The point that individual, consumer-based genomic sequencing doesn’t reveal “useful medical information” is crap.
I’m not a pedigreed health population worker, so I can’t speak from that perspective.
Let me talk from what I know (admittedly, not a lot). As an e-patient I’d emphasize health information has no power without personal involvement and consequence. All of our healthcare data are merely tools that we decide whether or not to employ.
4. A tool is just a tool, whether it’s a hammer, an alarm clock, a scalpel, or a genomic sequence - what matters is how you use it to achieve your end goal. What is the end goal of consumer-direct genome sequencing? Faster, more complete diagnoses?
This is, by the way, an open-ended question with many answers, which vary widely depending upon whether or not we’re looking at risks/benefits for individual versus systemic, or population-based, healthcare.
Let’s look at one potential individual end-goal for consumer-direct genomics…Diagnoses rock our world because they encapsulate meaning related to how our world will drastically change.
The consequences of reviewing healthcare information related to risk factors, genetic predispositions, etc. for consumers is firmly grounded in the way we view it with respect to potential impact on personal, daily life.

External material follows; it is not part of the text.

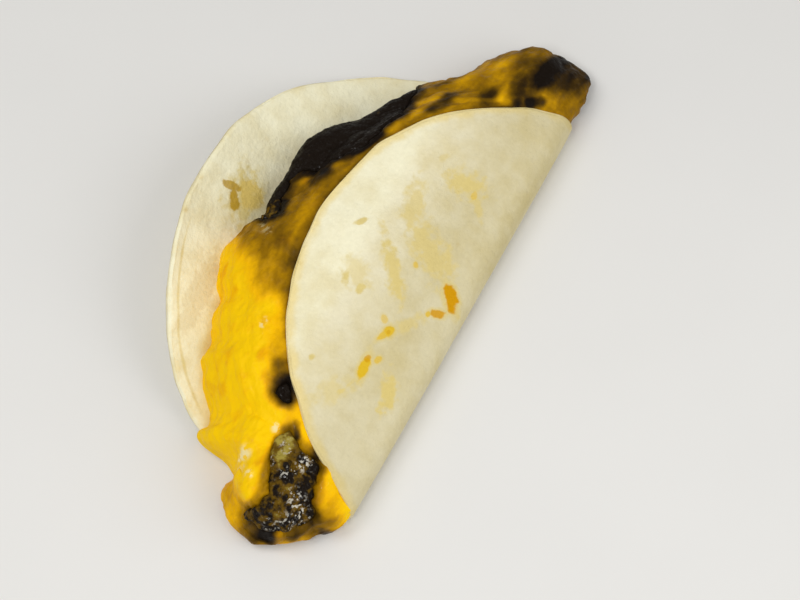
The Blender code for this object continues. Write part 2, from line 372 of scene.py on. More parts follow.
class Board:
    """The node tree of one material, with a Principled shader at its end."""

    def __init__(self, name: str, fixed: dict[str, float | Color]) -> None:
        """Make the material and set the shader's unchanging values.

        Args:
            name: The material's name.
            fixed: Values by the name of the Principled shader's socket.
        """
        self.material = bpy.data.materials.new(name)
        self.material.use_nodes = True
        self.tree = self.material.node_tree
        self.tree.nodes.clear()
        self.shader = self.tree.nodes.new("ShaderNodeBsdfPrincipled")
        output = self.tree.nodes.new("ShaderNodeOutputMaterial")
        self.tree.links.new(self.shader.outputs["BSDF"], output.inputs["Surface"])
        for label, value in fixed.items():
            self.shader.inputs[label].default_value = value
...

5. So, the consumer-centric genomics industry will mature past the toddler-stage when these developmental stages are complete:
STAGE 1: Provide “medically useful information,” which is anything that helps me learn about my health, risks, alternatives, and options. The industry is already here.
STAGE 2: Cooperate with companies, agencies, and NGOs developing medically useful tools, which are anything that help me engage with/and utilize ‘medically useful information.”

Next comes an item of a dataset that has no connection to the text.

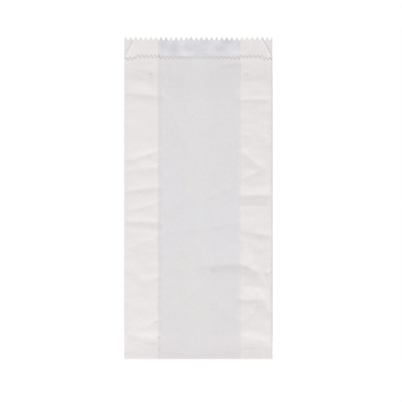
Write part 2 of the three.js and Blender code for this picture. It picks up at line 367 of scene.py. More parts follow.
@dataclass
class FoldedBag:
    """The sheet, folded round the gussets, lapped down the back and turned up at the bottom."""

    sizes: BagSizes = field(default_factory=BagSizes)
    loose: Looseness = field(default_factory=Looseness)
    row_step: float = 1.15
    turn_rows: int = 6
    flap_rows: int = 8
    mouth_rows: int = 5
    mouth_length: float = 6.0
    crease_turns: int = 4
    tooth_gap: float = 0.12
    sliver: float = 0.01

    def levels(self, gap: float, front_gap: float, middle_gap: float) -> dict[Layer, float]:
        """Stacks the layers over the back panel for the air between them.

        Args:
            gap: air between the layers of a gusset.
            front_gap: air between a gusset and the front.
            middle_gap: air between the front and the back between the gussets.

        Returns:
            The height of each layer's middle.
        """
        step = self.sizes.paper + gap
        lap = self.sizes.paper + self.sizes.glue_film
        return {
            Layer.BACK: 0.0,
            Layer.LAP: lap,
            Layer.GUSSET_BACK: step,
            Layer.GUSSET_FRONT: 2 * step,
            Layer.FRONT: 2 * step + self.sizes.paper + front_gap,
            Layer.MIDDLE: lap + self.sizes.paper + middle_gap,
        }

    def pressed(self) -> dict[Layer, float]:
        """Returns the levels at the bottom fold."""
        gap = self.loose.fold_gap
        return self.levels(gap, gap, gap)

    def tucked(self) -> dict[Layer, float]:
        """Works out the levels of the flap under the back panel.

        Returns:
            The height of each layer's middle, counted down from the back panel's.
        """
        levels = self.pressed()
        levels[Layer.FRONT] = levels[Layer.GUSSET_FRONT]
        levels[Layer.GUSSET_FRONT] = levels[Layer.GUSSET_BACK]
        levels[Layer.MIDDLE] = self.sizes.paper + self.sizes.glue_film - 2 * self.loose.fold_radius
        return levels

    def levels_at(self, y: float) -> dict[Layer, float]:
        """Works out the levels along the bag: pressed at the fold, loose, and closed at the mouth.

        Args:
            y: distance from the bottom fold.

        Returns:
            The height of each layer's middle.
        """
        loose = self.loose
        pressed = self.pressed()
        body = self.levels(loose.body_gap, loose.body_gap, loose.body_middle_gap)
        mouth = self.levels(loose.mouth_gap, loose.lip_gap, loose.mouth_middle_gap)
        opening = ease(y, loose.pressed_length, loose.pressed_length + loose.opening_length)
        near_mouth = self.sizes.height - loose.mouth_flat
        closing = ease(y, near_mouth - loose.mouth_slope, near_mouth)
        return {k: mix(mix(pressed[k], body[k], opening), mouth[k], closing) for k in pressed}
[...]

STAGE 3: Provide a petri dish for training providers and patients to interpret, share, and engage in conversations surrounding results of genome sequencing. “Medically useful” staff members in the genomics industry are those that help me consider the risks and benefits of interpreting the data and modifying behavior. They might include physicians, genetics counselors, consumer health coordinators, etc.
Here are some potential industry developments you’ll get from pay to play direct to consumer genetic testing:
1. Genomics testing will spread kind of like Fantasy Football. A few people start doing it. They talk about it at home, at work. You’re curious. How do your genes stack up? It will spread like a social, competitive, interactive game, with growth facilitated by online social networks. Look at the growth of similar activity around the nexus of particular symptom-based communities like Diabetes Mine and Sugarstats.com.
2. CONSUMER availability pushes the market to develop new tools. Consumer popularity pushes increasing market share and utilities for existing players, but also spurs new market segment development. Think about how you use your Ipod. How do you recommend new songs, new books? There will be similar variation in how consumers choose to adopt, access, share, and disseminate genomic information. Or not. Remember, this is a pay-to-play market, like the Lotto or Vegas. You judge risk and return and decide if you want to cough up the cash to get your results.
Because consumer-direct genomics, like consumer-centric care, is opt-in.Will you pay to play?